Tall ship’s tall tales on display Image

By Meg Hill

According to those working on Alma Doepel’s restoration, the ship’s history is full of weird and wonderful stories that strike one as fiction, but hold up against historical examination.

You can explore these different stories in Alma’s 115-year-long history in a free weekly discovery tour at Victoria Harbour from January 31 until March 28.

Tours meet at the Library at The Dock cafe and start with a short presentation, before walking to the ship and then heading for a behind-the-scenes look at the boat-restoration space.

The discovery tour focuses on the ship’s three years as AK82 Australian Army ketch during World War Two with an exhibition space replicating the inside of the ship.

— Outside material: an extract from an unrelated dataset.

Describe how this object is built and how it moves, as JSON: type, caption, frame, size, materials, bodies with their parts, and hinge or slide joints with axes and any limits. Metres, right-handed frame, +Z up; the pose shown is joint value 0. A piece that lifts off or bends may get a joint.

When the war reached New Guinea, the Australian Army transformed the ship and used it to carry supplies and troops to the islands.

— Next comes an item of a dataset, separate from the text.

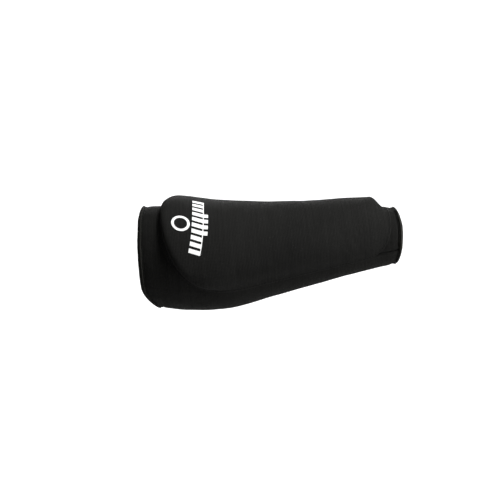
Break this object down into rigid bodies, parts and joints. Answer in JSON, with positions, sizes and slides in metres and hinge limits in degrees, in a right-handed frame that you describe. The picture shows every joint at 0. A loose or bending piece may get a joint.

According to museum studies student and Alma Doepel volunteer Jessica Curtain, Alma was not your average army ship.

“A lot of these men had never been on the sea before, it was a real ragtag operation,” Ms Curtain said.

The ship is currently undergoing restoration, with an estimated $600,000 still needed for completion.

Restoration director Peter Harris is adamant that restoration is necessary, as opposed to turning the ship into an on-land exhibition.

“Exhibition ships decay, they don’t grab people’s attention. The restoration and continued use of the Alma Doepel is history for the future,” Dr Harris said.

“Sailing a tall ship is also an important experience. It’s important for young people to build leadership and teamwork skills.”

Testament to this is evident in the Alma’s history well after its time as a war ship.

Volunteer Ken Gayner told Docklands News about a young man who worked on the Alma as part of a community service order well over a decade ago.

The man recently visited the ship’s restoration base with a woman he had met on the ship and their two young children.

“That’s a perfect example of the importance of the Alma, and that’s just one of many stories,” Mr Gayner said.